Accompanied by less frantic music, Treber later narrows his scope on the last track with original lyrics by focusing on the gentrification of Pittsburgh and its effects on his home.
“Everything that I love in Pittsburgh is quickly vanishing or getting gentrified / And I can’t live here anymore,” Treber sings on “Living In Places Like These Can Be Bad For Your Health (Can’t Live Here Anymore).”
David Strickland – “Spirit of Hip Hop”
First Nation producer David Strickland may be well known for his engineering contributions to Drake’s “Thank Me Later,” though his musical efforts stretch far beyond that. His debut album, “Spirit of Hip Hop,” focuses around featuring a variety of lesser-known Indigenous artists.
“Most people don’t know the amount of incredible talent we have in Indigenous communities because we’re not exposed to it and a lot of times we get put in the Indigenous category,” Strickland said in an interview with Complex.
The track “Rez Life” has six of the album’s three dozen artists contributing verses, each of which speaks to different hardships faced by the rapper or their community.
Drezus uses his verse to rap about police brutality toward Indigenous people, rapping, “Remind me of the popos / When they beat my ass that night / And threw me in a chokehold / You can’t choke the life out me,” before finishing off his verse by asking, “Oh Canada, why so hard on a native?”
Hellnback finishes off the song with the final verse where he touches on the increased suicide rates and substance abuse seen in Indigenous communities because of the racism they face, though he ends it on a more hopeful note.
“Change will come, I was told to stay strong and leave it all in a song.”
Grey Matter – “Climbing Out”
Grey Matter kicked off the year with their debut record, “Climbing out,” March 13. The 13-track album’s lyrics touch on several subjects from consent to debt — and just about everything in between.
The group’s vocalist, Mack Doyle doesn’t just cover the topics, though, instead calling listeners to action. “Call out your racist friends / It’s not just a joke when they actually believe it,” Doyle sings on the song “Not My Friend.”
The eight-member ska-punk group are joined by their fellow Michiganders in the mariachi-punk duo Pancho Villa’s Skull for the two-part track “Mas Fuerte.” The tracks focus on police brutality toward minorities, which was the cause of national protests in late May.
One half of the duo, Rolando Ybarra, takes the reins for the song’s vocals for the second part as it descends into a heavier, hardcore sound conveying a message of hope — the perfect representation of Grey Matter’s heavy sound and (mostly) positive messages.
Jeff Rosenstock – “NO DREAM”
Seth Meyers was right when he introduced Jeff Rosenstock on his show by saying, “The least we deserve in trying times like this is great punk music.

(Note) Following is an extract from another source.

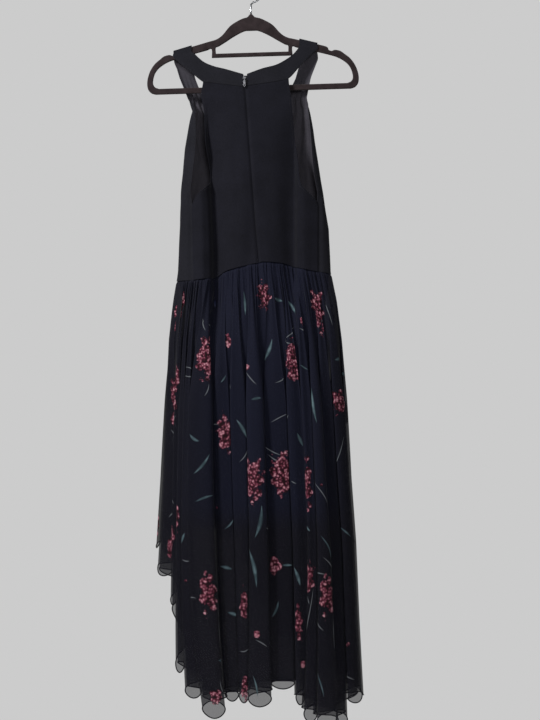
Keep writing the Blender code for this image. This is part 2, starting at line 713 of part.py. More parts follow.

Punk music that stands for something.”
Rosenstock returned to his criticism of the government in his first album since 2018, “NO DREAM.” It comes at a time where life may seem like a dream — or more like a nightmare, hence the title.
The album’s titular track takes on the Trump administration’s family separation policies for immigrants at the Southern border, with Rosenstock singing, “They were separating families carelessly / Under the guise of protecting you and me” before taking shots at corrupt politicians and capitalism as a whole.
“The only framework capitalism can thrive in is dystopia / Fuck all the fakers acting like they’re interested in hearing us / When we yell, ‘Hold accountable the architects of hopelessness and never ending violence.’”
All of these albums are available on Spotify and other streaming services.